Representation learning with unconditional denoising diffusion models for dynamical systems

Abstract. We propose denoising diffusion models for data-driven representation learning of dynamical systems. In this type of generative deep learning, a neural network is trained to denoise and reverse a diffusion process, where Gaussian noise is added to states from the attractor of a dynamical system. Iteratively applied, the neural network can then map samples from isotropic Gaussian noise to the state distribution. We showcase the potential of such neural networks in experiments with the Lorenz 63 system. Trained for state generation, the neural network can produce samples, almost indistinguishable from those on the attractor. The model has thereby learned an internal representation of the system, applicable on different tasks than state generation. As a first task, we fine-tune the pre-trained neural network for surrogate modelling by retraining its last layer and keeping the remaining network as a fixed feature extractor. In these low-dimensional settings, such fine-tuned models perform similarly to deep neural networks trained from scratch. As a second task, we apply the pre-trained model to generate an ensemble out of a deterministic run.

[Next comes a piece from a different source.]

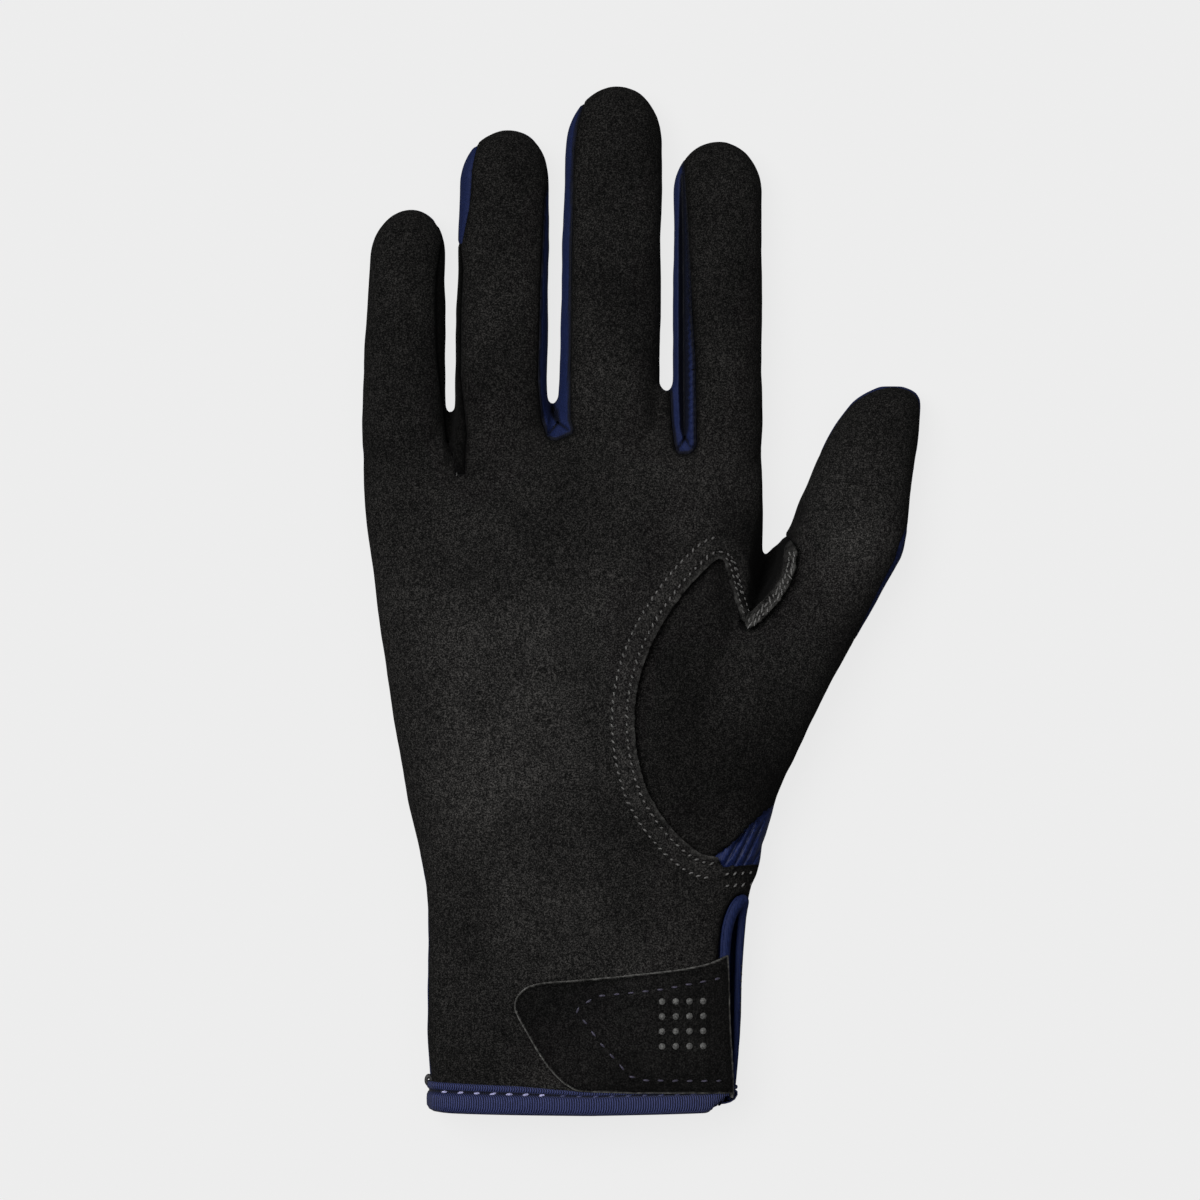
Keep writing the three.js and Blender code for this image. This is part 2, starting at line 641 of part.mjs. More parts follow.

Diffusing the run, and then iteratively applying the neural network, conditions the state generation, which allows us to sample from the attractor in the run's neighboring region. To control the resulting ensemble spread and Gaussianity, we tune the diffusion time and, thus, the sampled portion of the attractor. While easier to tune, this proposed ensemble sampler can outperform tuned static covariances in ensemble optimal interpolation. Therefore, these two applications show that denoising diffusion models are a promising way towards representation learning for dynamical systems.